**Task to carry out:**
Present every line in which the string "with" appears.

**Records contained in a dataset:**
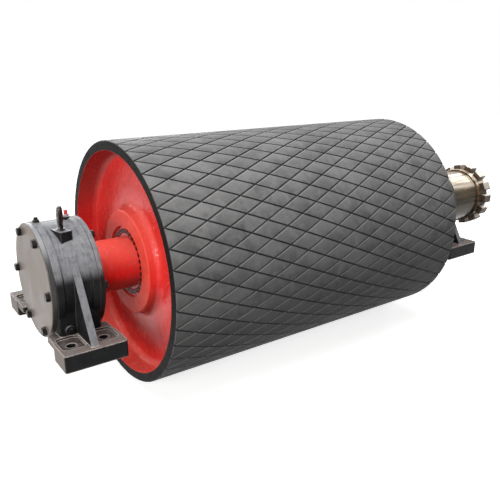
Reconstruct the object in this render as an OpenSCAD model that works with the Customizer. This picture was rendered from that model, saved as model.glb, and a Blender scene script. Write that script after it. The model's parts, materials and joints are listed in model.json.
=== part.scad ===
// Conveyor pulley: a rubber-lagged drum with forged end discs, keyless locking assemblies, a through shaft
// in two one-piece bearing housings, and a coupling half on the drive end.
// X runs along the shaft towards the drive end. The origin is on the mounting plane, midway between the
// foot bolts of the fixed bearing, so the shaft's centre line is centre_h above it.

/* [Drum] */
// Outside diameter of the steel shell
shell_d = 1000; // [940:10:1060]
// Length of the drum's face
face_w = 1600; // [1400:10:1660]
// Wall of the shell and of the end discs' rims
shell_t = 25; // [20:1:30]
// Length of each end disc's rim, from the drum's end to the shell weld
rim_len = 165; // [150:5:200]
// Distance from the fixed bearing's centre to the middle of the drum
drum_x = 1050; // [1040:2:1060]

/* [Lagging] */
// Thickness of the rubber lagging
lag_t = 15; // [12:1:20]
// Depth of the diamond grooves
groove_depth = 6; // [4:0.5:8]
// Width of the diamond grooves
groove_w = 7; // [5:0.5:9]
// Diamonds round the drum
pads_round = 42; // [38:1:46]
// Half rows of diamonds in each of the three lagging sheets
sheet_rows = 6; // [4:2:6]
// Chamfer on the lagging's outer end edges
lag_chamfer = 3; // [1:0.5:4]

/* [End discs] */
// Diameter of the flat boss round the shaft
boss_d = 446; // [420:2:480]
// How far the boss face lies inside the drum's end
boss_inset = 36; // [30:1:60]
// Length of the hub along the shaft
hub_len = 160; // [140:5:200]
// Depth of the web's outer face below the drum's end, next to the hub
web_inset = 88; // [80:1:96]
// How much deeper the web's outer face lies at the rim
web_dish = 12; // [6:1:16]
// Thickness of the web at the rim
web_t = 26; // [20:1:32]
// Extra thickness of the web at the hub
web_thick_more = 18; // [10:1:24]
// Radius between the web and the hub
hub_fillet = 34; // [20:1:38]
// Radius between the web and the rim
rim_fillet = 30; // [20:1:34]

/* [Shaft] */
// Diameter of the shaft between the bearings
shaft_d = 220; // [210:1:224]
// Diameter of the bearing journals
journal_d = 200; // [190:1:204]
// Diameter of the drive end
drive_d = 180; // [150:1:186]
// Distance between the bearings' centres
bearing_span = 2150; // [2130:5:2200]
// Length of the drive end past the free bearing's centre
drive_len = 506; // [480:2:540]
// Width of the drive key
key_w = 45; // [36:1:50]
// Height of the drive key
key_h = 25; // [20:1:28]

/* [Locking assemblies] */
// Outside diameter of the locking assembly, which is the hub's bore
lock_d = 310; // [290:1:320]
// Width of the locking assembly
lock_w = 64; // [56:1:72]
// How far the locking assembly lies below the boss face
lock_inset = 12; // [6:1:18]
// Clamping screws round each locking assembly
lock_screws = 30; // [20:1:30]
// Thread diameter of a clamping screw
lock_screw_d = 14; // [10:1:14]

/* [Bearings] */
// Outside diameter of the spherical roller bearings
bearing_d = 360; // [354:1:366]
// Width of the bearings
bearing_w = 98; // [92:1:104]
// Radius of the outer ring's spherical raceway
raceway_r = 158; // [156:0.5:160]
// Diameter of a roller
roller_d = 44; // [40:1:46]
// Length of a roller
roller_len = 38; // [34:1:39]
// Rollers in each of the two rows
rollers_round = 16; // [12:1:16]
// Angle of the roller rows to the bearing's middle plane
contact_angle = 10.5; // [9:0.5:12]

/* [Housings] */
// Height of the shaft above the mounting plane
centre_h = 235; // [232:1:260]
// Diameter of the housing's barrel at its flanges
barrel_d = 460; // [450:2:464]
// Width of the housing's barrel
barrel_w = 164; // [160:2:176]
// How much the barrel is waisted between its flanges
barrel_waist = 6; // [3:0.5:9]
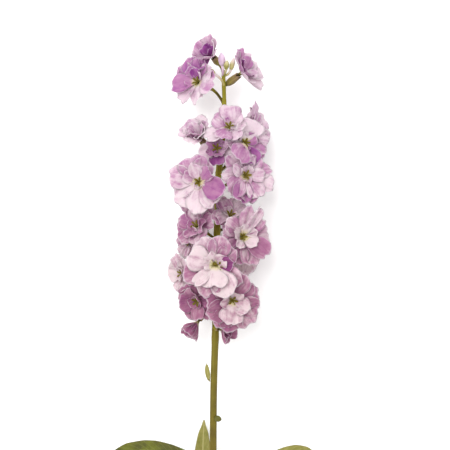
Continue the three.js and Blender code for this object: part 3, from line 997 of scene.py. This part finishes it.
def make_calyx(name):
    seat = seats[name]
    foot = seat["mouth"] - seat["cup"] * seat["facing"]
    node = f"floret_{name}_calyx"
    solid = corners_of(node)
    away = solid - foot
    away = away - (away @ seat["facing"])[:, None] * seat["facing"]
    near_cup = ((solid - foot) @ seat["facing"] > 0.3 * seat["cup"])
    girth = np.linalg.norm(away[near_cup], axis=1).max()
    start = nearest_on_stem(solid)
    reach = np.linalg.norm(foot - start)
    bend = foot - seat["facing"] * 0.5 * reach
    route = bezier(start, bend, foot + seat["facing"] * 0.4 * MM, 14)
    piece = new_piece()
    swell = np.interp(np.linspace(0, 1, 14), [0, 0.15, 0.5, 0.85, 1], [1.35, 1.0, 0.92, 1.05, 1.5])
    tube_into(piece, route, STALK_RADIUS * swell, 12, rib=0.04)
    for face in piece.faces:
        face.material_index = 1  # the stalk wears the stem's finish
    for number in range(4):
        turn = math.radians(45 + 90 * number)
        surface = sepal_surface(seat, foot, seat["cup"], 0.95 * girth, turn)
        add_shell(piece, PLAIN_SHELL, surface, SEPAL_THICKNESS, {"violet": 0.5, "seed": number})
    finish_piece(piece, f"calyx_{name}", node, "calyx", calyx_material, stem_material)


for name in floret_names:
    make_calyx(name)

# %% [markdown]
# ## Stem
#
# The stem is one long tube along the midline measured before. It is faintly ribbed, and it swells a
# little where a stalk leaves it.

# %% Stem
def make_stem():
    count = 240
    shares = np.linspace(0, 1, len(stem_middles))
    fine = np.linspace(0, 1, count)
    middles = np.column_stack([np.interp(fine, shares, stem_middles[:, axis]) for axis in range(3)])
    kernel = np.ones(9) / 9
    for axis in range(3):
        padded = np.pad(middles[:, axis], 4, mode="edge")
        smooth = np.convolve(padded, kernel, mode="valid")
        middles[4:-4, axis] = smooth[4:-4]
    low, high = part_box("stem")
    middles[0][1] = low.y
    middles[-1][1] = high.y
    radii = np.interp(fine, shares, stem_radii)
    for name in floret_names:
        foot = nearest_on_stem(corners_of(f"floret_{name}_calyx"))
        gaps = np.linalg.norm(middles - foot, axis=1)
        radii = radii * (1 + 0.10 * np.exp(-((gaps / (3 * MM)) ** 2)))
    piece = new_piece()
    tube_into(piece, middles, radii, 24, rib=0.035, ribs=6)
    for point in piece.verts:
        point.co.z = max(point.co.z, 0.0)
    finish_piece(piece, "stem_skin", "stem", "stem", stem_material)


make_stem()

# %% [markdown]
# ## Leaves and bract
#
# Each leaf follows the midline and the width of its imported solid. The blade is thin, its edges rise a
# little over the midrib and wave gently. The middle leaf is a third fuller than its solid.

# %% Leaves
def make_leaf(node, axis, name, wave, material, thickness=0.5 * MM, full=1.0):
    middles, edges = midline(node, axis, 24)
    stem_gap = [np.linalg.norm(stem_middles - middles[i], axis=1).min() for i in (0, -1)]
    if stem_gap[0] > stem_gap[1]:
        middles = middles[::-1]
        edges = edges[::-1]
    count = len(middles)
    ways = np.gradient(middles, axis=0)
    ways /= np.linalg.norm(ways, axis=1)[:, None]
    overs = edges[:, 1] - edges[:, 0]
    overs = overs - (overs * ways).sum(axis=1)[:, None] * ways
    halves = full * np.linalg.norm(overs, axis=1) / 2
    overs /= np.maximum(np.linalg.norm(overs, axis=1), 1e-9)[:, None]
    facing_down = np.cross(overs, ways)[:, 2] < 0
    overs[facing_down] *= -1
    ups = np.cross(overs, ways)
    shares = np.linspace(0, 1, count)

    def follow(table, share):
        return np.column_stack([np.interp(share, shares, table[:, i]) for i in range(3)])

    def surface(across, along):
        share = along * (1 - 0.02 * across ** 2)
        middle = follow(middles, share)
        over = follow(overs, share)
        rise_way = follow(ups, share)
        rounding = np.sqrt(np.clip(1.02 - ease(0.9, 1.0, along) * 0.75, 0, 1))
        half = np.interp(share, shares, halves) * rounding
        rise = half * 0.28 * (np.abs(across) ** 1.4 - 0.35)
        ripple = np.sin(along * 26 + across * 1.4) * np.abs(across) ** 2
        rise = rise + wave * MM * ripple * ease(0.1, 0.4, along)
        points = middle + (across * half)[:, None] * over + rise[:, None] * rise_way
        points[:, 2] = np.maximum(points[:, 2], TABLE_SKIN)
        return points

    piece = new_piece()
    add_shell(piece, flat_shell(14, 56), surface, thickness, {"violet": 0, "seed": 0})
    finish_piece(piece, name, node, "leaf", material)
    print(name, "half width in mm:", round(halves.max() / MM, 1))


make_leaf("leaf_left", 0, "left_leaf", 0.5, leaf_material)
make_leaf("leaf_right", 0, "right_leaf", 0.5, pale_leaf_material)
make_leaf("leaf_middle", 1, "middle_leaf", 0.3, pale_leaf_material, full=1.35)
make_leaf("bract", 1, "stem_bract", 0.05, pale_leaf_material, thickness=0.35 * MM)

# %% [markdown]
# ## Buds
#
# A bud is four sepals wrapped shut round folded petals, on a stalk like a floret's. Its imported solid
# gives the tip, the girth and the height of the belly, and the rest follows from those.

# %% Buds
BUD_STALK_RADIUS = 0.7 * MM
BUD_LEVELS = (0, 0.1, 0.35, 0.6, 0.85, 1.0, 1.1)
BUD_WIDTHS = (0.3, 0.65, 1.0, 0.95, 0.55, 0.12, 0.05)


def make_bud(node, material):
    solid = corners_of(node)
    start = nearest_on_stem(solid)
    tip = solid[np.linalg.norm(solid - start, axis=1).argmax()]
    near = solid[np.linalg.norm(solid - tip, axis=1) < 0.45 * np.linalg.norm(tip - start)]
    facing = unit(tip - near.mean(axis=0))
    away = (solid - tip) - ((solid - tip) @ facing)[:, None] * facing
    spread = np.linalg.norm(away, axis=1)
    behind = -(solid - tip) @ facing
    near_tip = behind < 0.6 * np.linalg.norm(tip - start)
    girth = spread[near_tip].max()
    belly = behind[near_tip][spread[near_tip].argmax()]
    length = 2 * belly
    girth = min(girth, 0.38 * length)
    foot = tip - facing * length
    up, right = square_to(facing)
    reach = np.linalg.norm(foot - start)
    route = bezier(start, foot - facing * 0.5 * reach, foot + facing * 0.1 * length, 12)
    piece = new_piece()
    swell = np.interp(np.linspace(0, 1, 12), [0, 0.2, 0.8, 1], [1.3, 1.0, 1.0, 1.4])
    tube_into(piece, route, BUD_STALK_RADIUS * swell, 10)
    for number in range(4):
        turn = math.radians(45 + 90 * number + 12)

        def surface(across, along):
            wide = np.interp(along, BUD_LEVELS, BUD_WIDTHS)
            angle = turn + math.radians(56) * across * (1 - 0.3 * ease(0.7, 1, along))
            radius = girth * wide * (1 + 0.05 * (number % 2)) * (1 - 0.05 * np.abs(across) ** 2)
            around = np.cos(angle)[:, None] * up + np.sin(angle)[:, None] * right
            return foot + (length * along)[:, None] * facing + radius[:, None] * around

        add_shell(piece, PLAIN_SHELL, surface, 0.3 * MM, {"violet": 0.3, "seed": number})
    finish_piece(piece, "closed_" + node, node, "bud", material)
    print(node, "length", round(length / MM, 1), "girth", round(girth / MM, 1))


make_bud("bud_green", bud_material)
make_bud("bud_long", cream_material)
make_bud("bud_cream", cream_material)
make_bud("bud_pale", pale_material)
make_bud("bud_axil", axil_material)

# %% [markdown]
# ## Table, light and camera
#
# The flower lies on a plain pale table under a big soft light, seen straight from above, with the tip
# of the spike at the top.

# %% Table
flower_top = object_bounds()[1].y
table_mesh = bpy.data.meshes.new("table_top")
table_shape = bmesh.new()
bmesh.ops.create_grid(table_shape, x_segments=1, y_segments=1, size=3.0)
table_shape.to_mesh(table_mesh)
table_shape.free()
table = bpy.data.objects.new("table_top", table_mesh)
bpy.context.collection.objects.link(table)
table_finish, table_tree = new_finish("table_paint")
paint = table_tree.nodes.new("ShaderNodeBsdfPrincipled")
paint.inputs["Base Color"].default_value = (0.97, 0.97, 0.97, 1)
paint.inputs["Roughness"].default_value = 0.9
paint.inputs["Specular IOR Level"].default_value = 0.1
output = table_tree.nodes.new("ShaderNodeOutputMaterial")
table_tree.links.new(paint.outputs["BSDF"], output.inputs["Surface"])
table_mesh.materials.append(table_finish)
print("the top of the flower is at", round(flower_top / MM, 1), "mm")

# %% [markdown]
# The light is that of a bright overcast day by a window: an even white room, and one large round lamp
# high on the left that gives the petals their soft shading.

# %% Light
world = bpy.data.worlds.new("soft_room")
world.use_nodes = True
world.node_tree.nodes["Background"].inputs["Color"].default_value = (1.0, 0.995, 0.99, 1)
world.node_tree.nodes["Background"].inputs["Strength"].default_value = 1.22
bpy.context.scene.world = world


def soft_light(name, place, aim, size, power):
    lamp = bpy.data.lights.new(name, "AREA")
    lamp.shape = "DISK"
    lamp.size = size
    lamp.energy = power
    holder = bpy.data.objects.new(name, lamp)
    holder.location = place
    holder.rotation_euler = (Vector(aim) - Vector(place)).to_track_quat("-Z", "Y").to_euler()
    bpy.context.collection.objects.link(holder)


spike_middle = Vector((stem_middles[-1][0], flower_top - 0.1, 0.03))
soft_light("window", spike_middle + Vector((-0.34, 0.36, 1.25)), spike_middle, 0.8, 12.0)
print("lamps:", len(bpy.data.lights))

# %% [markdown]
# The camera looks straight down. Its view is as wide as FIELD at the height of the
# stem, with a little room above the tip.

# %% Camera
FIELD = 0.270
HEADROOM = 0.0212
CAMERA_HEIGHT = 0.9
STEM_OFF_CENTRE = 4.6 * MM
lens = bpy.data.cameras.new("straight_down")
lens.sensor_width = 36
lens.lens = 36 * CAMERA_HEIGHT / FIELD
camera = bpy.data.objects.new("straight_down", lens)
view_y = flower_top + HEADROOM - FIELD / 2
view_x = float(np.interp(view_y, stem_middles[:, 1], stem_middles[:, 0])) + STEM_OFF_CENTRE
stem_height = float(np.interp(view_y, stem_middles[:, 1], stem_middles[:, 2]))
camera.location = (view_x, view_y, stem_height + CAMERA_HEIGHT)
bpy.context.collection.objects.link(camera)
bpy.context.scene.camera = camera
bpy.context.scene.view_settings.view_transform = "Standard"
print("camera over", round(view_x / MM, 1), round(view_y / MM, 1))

**Reply to the task:**
Reconstruct the object in this render as an OpenSCAD model that works with the Customizer. This picture was rendered from that model, saved as model.glb, and a Blender scene script. Write that script after it. The model's parts, materials and joints are listed in model.json.
// Conveyor pulley: a rubber-lagged drum with forged end discs, keyless locking assemblies, a through shaft
# The flower lies on a plain pale table under a big soft light, seen straight from above, with the tip
# stem, with a little room above the tip.